On May 14, 1958, defendant sent to plaintiff the following letter:
"Enclosed is our check in the amount of $253.91 which represents 1/12 of 1/15 of 1% fee for the month of April. In view of the circumstances which now prevail we are of the opinion that no further servicing is necessary as we stated in our letter of May 5, 1958.
"I wish to add that there has been no dissatisfaction with your company. We believe that a very satisfactory service has been rendered."
On or about June 27, 1958, defendant sent a letter notifying plaintiff that it would make no further payments to plaintiff of fees payable under their agreement.
No payments have been made subsequent to the monthly fee which became due on July 1, 1958.
In this action plaintiff seeks to recover the fees which it would have been entitled to receive for a period of five years, under paragraph 4 of the agreement.
Defendant claims that it has terminated the contract under paragraph "3" of the contract.
In brief, defendant's contention is that the contract has been terminated as of right, without liability, under that portion of paragraph "3" of the contract which provides for termination if plaintiff "becomes incapacitated in law or in fact for the faithful performance of its duties under the agreement".
It bases that contention on the agreement which it made with the United States and the Federal Housing Commissioner under paragraph e of section 1594a of title 42 of the United States Code.
With this contention the court cannot agree. It is true that such agreement rendered performance by plaintiff unnecessary and doubtless impossible. But such situation is in no sense due to incapacity in law or in fact on the part of plaintiff.
The rule of ejusdem generis limits the general words in question to things of the same kind, character or nature as those enumerated before them. ( Traylor v. Crucible Steel Co., 192 App. Div. 445, 449; Friedman v. New York Cent. R.R. Co., 206 App. Div. 169, 171; Matter of Hurlbut, 180 Misc. 681, 687; Circle Cab Corp. v. Rizzuto, 162 Misc. 547, 550; People v. Lamphere, 219 App. Div. 422; Matter of Conolly, 266 App. Div. 333, 335.)
That defendant terminated the contract with plaintiff is conceded. The contention that in the circumstances of this case, it was a termination as a matter of right, without liability, under paragraph "3" of the contract is not well founded and cannot be sustained.

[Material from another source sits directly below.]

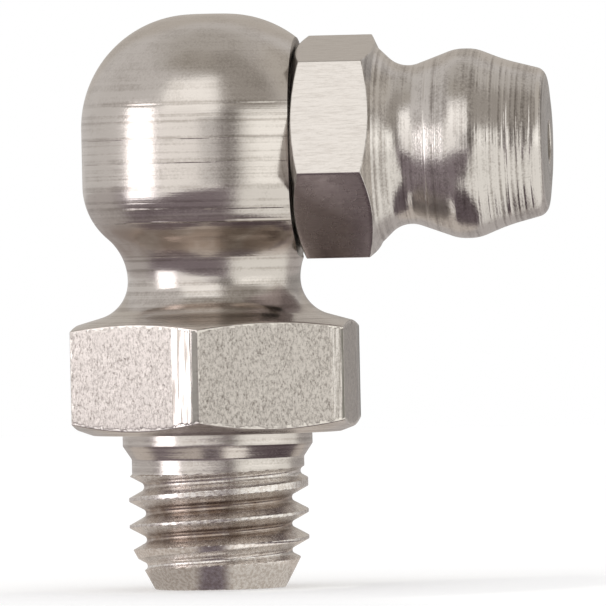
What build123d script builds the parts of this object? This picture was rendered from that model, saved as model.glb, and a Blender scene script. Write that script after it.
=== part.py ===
from build123d import *
import math
import os

# Right-angle grease nipple in turned stainless steel, in millimetres.
# The thread's axis is Z and the thread points down. The coupling head points along +X.
# The origin is on the thread's axis, in the plane of the hexagon's underside.

# Thread: quarter inch, 28 turns to the inch, right-hand
thread_length = 3.98
thread_crest_radius = 3.085
thread_pitch = 25.4 / 28
thread_first_groove = 1.36
groove_angle = 60.0
groove_root_width = 0.14
crest_flat_width = 0.10
runout_turns = 0.95
runout_past_first = 0.40
lead_depth = 0.845
thread_end_angle = 28.0

# Collar and plain shank between the hexagon and the thread
collar_past_crest = 0.18
collar_length = 0.39
collar_cone_length = 0.45
shank_below_crest = 0.12
shank_length = 0.51

# Spanner hexagon of the elbow, with flats square to the coupling head
hex_flats = 9.4
hex_turn_angle = 30.0
hex_corner_bottom = 0.42
hex_corner_length = 3.18
hex_bottom_angle = 20.0
hex_top_angle = 16.0

# Waist between the hexagon and the ball
waist_radius = 2.97
waist_lower_curve = 1.30
waist_upper_curve = 1.95

# Ball: a short straight band with a dome and a tiny flat crown above and a round shoulder below
ball_radius = 4.46
ball_shoulder_curve = 2.40
ball_band_length = 1.95
crown_flat_radius = 0.565

# Spot face on the ball that the coupling head is screwed down on
head_height_on_band = 1.205
spot_face_distance = 2.95
spot_face_radius = 3.80

# Passage up the thread, and the hole across the ball for the head's shank
passage_radius = 1.00
passage_mouth_chamfer = 0.20
cross_hole_past_passage = 0.40
drill_point_angle = 118.0
stem_fit_gap = 0.02

# Coupling head: stem, washer face, hexagon, neck, widest land and nose
stem_radius = 2.40
stem_length = 2.05
stem_end_chamfer = 0.25
washer_face_radius = 3.00
washer_face_height = 0.12
head_hex_flats = 6.94
head_hex_length = 2.59
head_hex_angle = 27.0
head_hex_turn_angle = 43.8
neck_radius = 2.71
neck_curve = 1.15
neck_distance = 1.18
neck_cone_angle = 20.4
coupler_radius = 3.25
coupler_land_length = 0.68
coupler_edge_curve = 0.80
nose_cone_length = 1.03
nose_cone_angle = 22.0
nose_end_length = 1.27
nose_end_angle = 15.0
tip_rise = 0.18
tip_flat_radius = 1.60
tip_edge_chamfer = 0.14

# What milling a hexagon clears beyond its corners, and the corner's distance for one across flats
milling_clearance = 1.0
corner_per_flats = 1 / math.sqrt(3)

# Valve inside the head: orifice, conical seat, ball, spring and the staked lip that holds it
orifice_radius = 0.75
orifice_length = 0.30
seat_half_angle = 45.0
check_ball_radius = 1.20
check_ball_side_gap = 0.15
seat_gap = 0.02
lip_length = 0.35
lip_radius = 0.75
spring_wire_radius = 0.14
spring_wire_sides = 6
spring_coil_radius = 0.95
spring_pitch = 1.37
spring_end_gap = 0.02

# Heights worked out from the sizes above, from the thread's end up to the ball's top
collar_radius = thread_crest_radius + collar_past_crest
shank_radius = thread_crest_radius - shank_below_crest
thread_end_radius = thread_crest_radius - lead_depth
thread_start = -(collar_length + collar_cone_length + shank_length)
thread_end = thread_start - thread_length
end_slope = math.tan(math.radians(thread_end_angle))
lead_start = thread_end + lead_depth / end_slope
flank_slope = math.tan(math.radians(groove_angle / 2))
groove_depth = (thread_pitch - crest_flat_width - groove_root_width) / 2 / flank_slope
groove_root_radius = thread_crest_radius - groove_depth
hex_corner_top = hex_corner_bottom + hex_corner_length
hex_corner_radius = hex_flats * corner_per_flats
top_slope = math.radians(hex_top_angle)
waist_foot_radius = waist_radius + waist_lower_curve * (1 - math.sin(top_slope))
waist_foot_height = hex_corner_top + (hex_corner_radius - waist_foot_radius) * math.tan(top_slope)
waist_height = waist_foot_height + waist_lower_curve * math.cos(top_slope)
curves_apart = ball_shoulder_curve + waist_upper_curve
curves_across = waist_radius + waist_upper_curve - (ball_radius - ball_shoulder_curve)
band_bottom = waist_height + math.sqrt(curves_apart**2 - curves_across**2)
band_top = band_bottom + ball_band_length
ball_dome_curve = ball_radius - crown_flat_radius
head_height = band_bottom + head_height_on_band

# Distances along the head, from the spot face out to the tip
washer_top = spot_face_distance + washer_face_height
head_hex_end = washer_top + head_hex_length
neck_place = head_hex_end + neck_distance
cone_slope = math.radians(neck_cone_angle)
neck_cone_start = neck_place + neck_curve * math.sin(cone_slope)
neck_cone_radius = neck_radius + neck_curve * (1 - math.cos(cone_slope))
land_start = neck_cone_start + (coupler_radius - neck_cone_radius) / math.tan(cone_slope)
land_end = land_start + coupler_land_length
nose_break = land_end + nose_cone_length
nose_break_radius = coupler_radius - nose_cone_length * math.tan(math.radians(nose_cone_angle))
nose_edge = nose_break + nose_end_length
nose_end_slope = math.tan(math.radians(nose_end_angle))
nose_edge_radius = nose_break_radius - nose_end_length * nose_end_slope
tip = nose_edge + tip_rise
tip_slope = tip_rise / (nose_edge_radius - tip_flat_radius)
stem_end = spot_face_distance - stem_length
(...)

Accordingly, defendant's motion for summary judgment dismissing the complaint is denied.
Plaintiff is entitled to summary judgment in its favor and its motion is granted.
The amount for which judgment may be granted to plaintiff in this action poses another problem. Plaintiff seeks judgment in this action for the entire amount to which it would be entitled for a five-year period. "It is the settled rule that damages for the refusal to perform a contract which is terminable on specified conditions are limited to the amount which the defendant would have been required to pay upon an election to terminate." ( Chatham Plan v. Clinton Trust Co., 246 App. Div. 498, 500.)

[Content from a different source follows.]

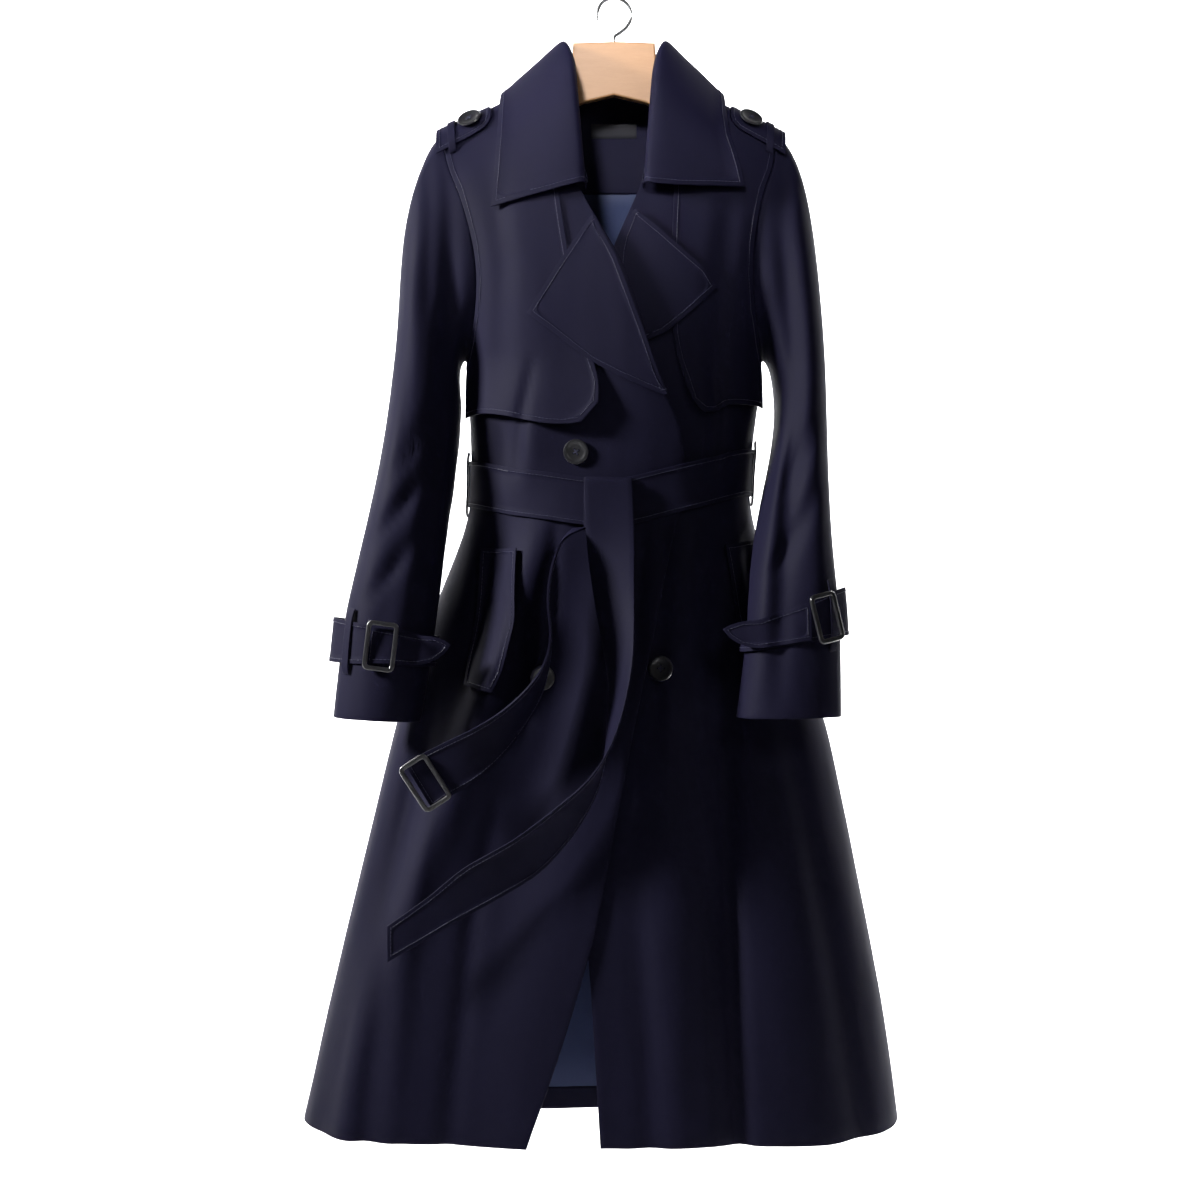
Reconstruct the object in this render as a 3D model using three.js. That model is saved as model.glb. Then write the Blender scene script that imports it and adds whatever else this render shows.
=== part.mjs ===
// A navy trench coat, belted and double-breasted, hanging on a wooden hanger.
// Millimetres. +Z is up, the front faces -Y, +X is the wearer's left.
// The origin is the inside top of the hanger's hook, so the coat hangs down from z = 0.
import * as THREE from 'three';

// Driving sizes
const CLOTH = 2; // wall of the shell cloth
const LINING = 1; // wall of the lining
const SEAM = 0.3; // distance between two pieces that are sewn together
const NECK_HALF = 62; // half width of the neck hole at the shoulder seam
const NECK_DROP = 90; // height of the neck points below the hook
const SHOULDER_ROUND = 30; // radius of the cloth over the shoulder
const SHOULDER_SLOPE_RIGHT = 0.455; // fall of the shoulder on the wearer's right
const SHOULDER_SLOPE_LEFT = 0.5; // fall of the shoulder on the wearer's left
const UNDERARM = 405; // height of the underarm points below the hook
const HEM = 1233; // height of the hem below the hook
const BELT_WIDE = 50;
const BUTTON_WIDE = 27;
const BUTTON_THICK = 4;
const WOOD_THICK = 12;
const WIRE = 4;

// Colours
const NAVY = { color: 0x232338, roughness: 0.75, metalness: 0 };
const SATIN = { color: 0x2b3050, roughness: 0.45, metalness: 0 };
const HORN = { color: 0x17171a, roughness: 0.3, metalness: 0 };
const WOOD = { color: 0xd9b07c, roughness: 0.5, metalness: 0 };
const STEEL = { color: 0xb8b8bc, roughness: 0.3, metalness: 1 };

const coat = new THREE.Group();

function addMesh(name, geometry, look) {
  const mesh = new THREE.Mesh(geometry, new THREE.MeshStandardMaterial(look));
  mesh.name = name;
  coat.add(mesh);
  return mesh;
}

// Number helpers
const clamp = (value, low, high) => Math.min(Math.max(value, low), high);

// Rises from 0 at `low` to 1 at `high`, or falls when `low` is the larger one.
function ramp(low, high, value) {
  const t = clamp((value - low) / (high - low), 0, 1);
  return t * t * (3 - 2 * t);
}

const hump = (value, middle, width) => Math.exp(-(((value - middle) / width) ** 2));

// A smooth line through pairs [key, value], its slopes taken from the neighbouring chords.
function through(pairs) {
  const last = pairs.length - 1;
  const slopes = pairs.map((pair, i) => {
    const before = pairs[Math.max(i - 1, 0)];
    const after = pairs[Math.min(i + 1, last)];
    return (after[1] - before[1]) / (after[0] - before[0]);
  });
  return (key) => {
    if (key <= pairs[0][0]) return pairs[0][1];
    if (key >= pairs[last][0]) return pairs[last][1];
    const i = pairs.findIndex((pair) => pair[0] > key) - 1;
    const span = pairs[i + 1][0] - pairs[i][0];
    const t = (key - pairs[i][0]) / span;
    const start = pairs[i][1] * (1 + 2 * t) * (1 - t) ** 2 + slopes[i] * span * t * (1 - t) ** 2;
    const end = pairs[i + 1][1] * t * t * (3 - 2 * t) - slopes[i + 1] * span * t * t * (1 - t);
    return start + end;
  };
}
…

Here, defendant has refused to perform and terminated the contract. The contract in question permits defendant to terminate the contract on "specified conditions", to wit, payment of prescribed percentages on a monthly basis over a five-year period from the date termination of the servicing contract becomes effective.

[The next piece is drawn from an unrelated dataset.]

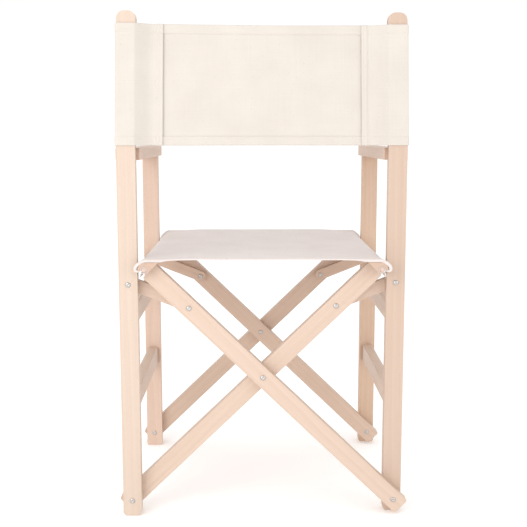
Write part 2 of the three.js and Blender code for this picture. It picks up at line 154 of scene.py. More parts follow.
def rounded(corners, radii):
    """A line through the corners, with an arc of its own radius at each one between the ends."""
    points = [corners[0]]
    for before, corner, after, radius in zip(corners, corners[1:], corners[2:], radii):
        back = (before - corner).normalized()
        ahead = (after - corner).normalized()
        half_turn = (math.pi - back.angle(ahead)) / 2
        middle = corner + (back + ahead).normalized() * (radius / math.cos(half_turn))
        start = corner + back * radius * math.tan(half_turn) - middle
        angle = math.degrees(math.atan2(start.y, start.x))
        to_left = ahead.x * back.y - ahead.y * back.x > 0
        sweep = math.degrees(2 * half_turn) * (1 if to_left else -1)
        points += arc(middle, radius, angle, angle + sweep)
    return points + [corners[-1]]


def filled(points, step):
    """The same line, with points added so that no two are further apart than step."""
    line = [points[0]]
    for start, end in zip(points, points[1:]):
        count = max(1, math.ceil((end - start).length / step))
        line += [start.lerp(end, k / count) for k in range(1, count + 1)]
    return line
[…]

The effect of the determination arrived at, therefore, is that plaintiff is entitled to the percentage fixed in paragraph 2-c over a five-year period in monthly installments.
In this action at law, the court is limited to awarding the amount due from the date of termination of the contract to the date of commencement of this action. Installments subsequently accruing would have to be the subject of future action or actions.